**What is expected:**
Output, please, exactly those lines of the listing that come before the line with "divider taken out.", along with that line itself.

====

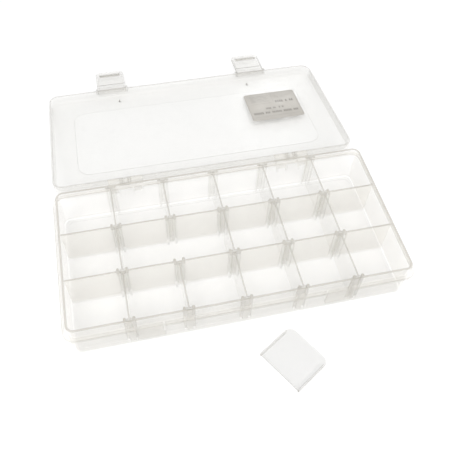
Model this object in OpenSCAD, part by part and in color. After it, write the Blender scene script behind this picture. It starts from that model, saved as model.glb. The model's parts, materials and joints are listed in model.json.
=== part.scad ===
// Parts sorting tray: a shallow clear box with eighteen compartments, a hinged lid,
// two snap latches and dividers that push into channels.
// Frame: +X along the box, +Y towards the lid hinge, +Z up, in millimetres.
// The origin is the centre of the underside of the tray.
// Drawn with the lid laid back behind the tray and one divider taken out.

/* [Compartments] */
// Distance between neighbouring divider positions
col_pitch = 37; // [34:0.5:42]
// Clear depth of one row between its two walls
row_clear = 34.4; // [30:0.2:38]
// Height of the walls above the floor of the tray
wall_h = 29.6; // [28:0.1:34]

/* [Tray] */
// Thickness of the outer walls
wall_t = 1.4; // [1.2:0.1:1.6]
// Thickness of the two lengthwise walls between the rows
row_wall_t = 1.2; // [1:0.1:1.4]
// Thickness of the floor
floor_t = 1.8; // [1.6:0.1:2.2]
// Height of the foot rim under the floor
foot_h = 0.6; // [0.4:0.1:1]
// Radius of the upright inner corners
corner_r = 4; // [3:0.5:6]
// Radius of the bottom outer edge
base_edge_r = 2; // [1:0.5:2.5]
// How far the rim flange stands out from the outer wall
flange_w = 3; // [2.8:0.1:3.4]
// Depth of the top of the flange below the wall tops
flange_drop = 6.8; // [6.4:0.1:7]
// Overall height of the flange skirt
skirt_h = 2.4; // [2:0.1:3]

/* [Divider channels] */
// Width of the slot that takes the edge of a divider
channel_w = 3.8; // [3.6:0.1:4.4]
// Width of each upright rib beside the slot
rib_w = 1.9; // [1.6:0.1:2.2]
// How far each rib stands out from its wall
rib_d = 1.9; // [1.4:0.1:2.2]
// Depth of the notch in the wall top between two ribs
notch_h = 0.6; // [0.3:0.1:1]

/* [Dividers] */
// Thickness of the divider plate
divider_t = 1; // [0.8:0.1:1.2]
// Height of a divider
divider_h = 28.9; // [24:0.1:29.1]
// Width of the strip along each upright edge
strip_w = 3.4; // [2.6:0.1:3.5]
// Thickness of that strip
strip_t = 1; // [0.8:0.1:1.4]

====

**Result of the exercise:**
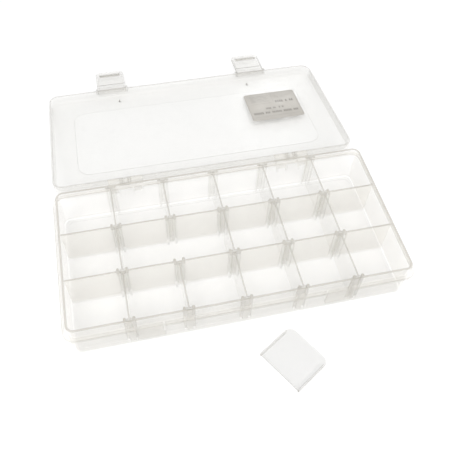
Model this object in OpenSCAD, part by part and in color. After it, write the Blender scene script behind this picture. It starts from that model, saved as model.glb. The model's parts, materials and joints are listed in model.json.
=== part.scad ===
// Parts sorting tray: a shallow clear box with eighteen compartments, a hinged lid,
// two snap latches and dividers that push into channels.
// Frame: +X along the box, +Y towards the lid hinge, +Z up, in millimetres.
// The origin is the centre of the underside of the tray.
// Drawn with the lid laid back behind the tray and one divider taken out.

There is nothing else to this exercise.